Alternative Names for Germany
While most countries have a unique name based on what language is spoken, you can often fit the pieces together and get a rough idea. Take the English Spain and the Spanish Españia, for example. While these words are not exactly the same, one can easily distinguish between the two and connect them together.
However, this is not the case when you explore the names of Germany. Most alternatives of the native Deutschland are divergent and distinct. Many of Germany’s alternative names are based entirely on tribe names.
Tribe Name and Foreign Origin
As we’ve seen with Germania and then Germany, the Germani tribe had the most influence over what English speakers ended up calling the region. The name of the region then derived from the name of the tribe that each nation had the most contact with. As a region cornered with boundaries on most sides, this explains the variance in naming.

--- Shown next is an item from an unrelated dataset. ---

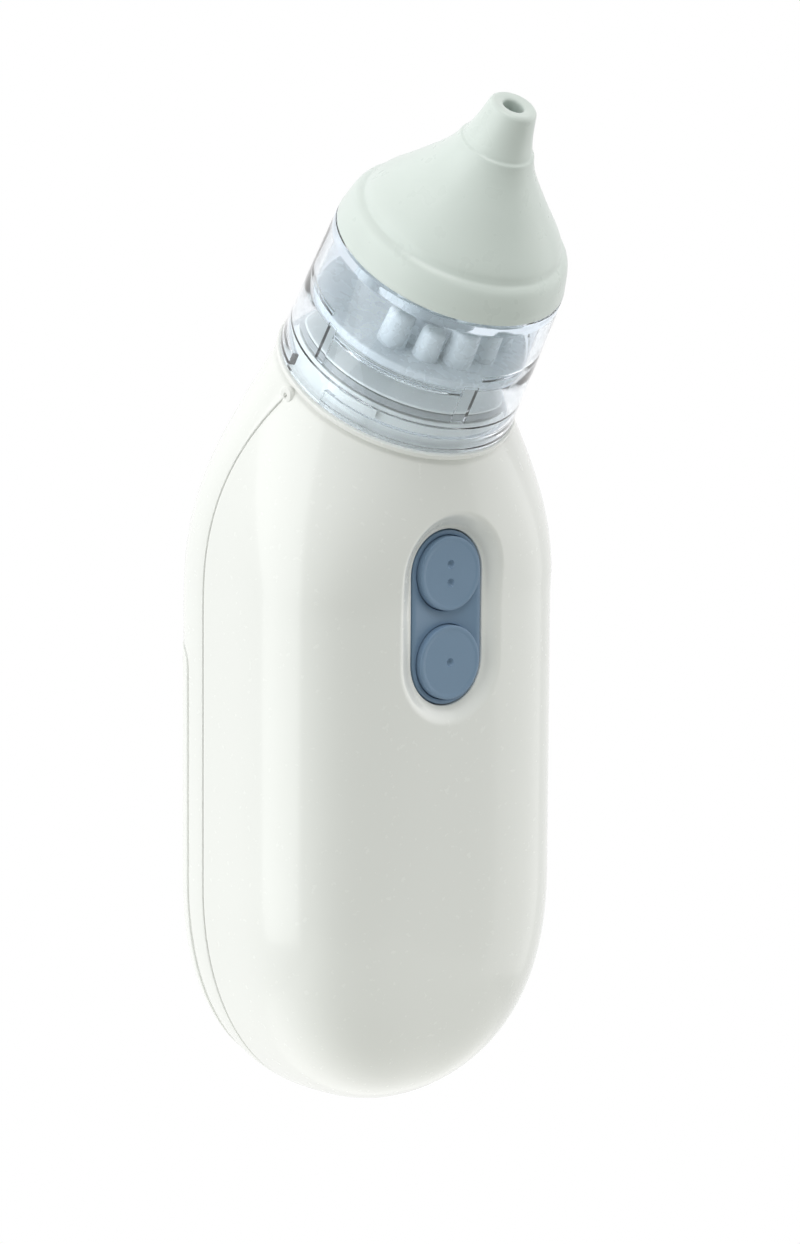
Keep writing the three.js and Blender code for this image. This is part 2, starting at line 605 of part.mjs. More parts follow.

Nine nations border Germany on three sides.
Apart from the regional contact, tribe members would eventually migrate to the nations they bordered. Notable tribes that went on to integrate with foreign nations include the Jutes, Anglo-Saxons, and Alemanni, who migrated to nations like France and Britain.
As mentioned previously, the Romans had the most contact with the Germani tribe. But, what about the other nations? Let’s look at the lexical impact of each tribe:
- In Spanish, Deutschland is known as Alemania. This comes from the central tribe of Allemoni.
- In French, Deutschland is known as Allemegne. This comes from the central tribe of Allemoni.
- In Finish, Deutschland is known as Saksa. This comes from the northern tribe of Saxons.
- In Estonian, Deutschland is known as Saksamaa. This comes from the northern tribe of Saxons.
More than anything, Germany’s names reveal insight into the nation’s nature and how history influenced it. Whether you know it as Germany or Deutschland or whatever other name, don’t worry because they all have the same semantic meaning. In short, there’s no right or wrong version of the name because they’re really all the same!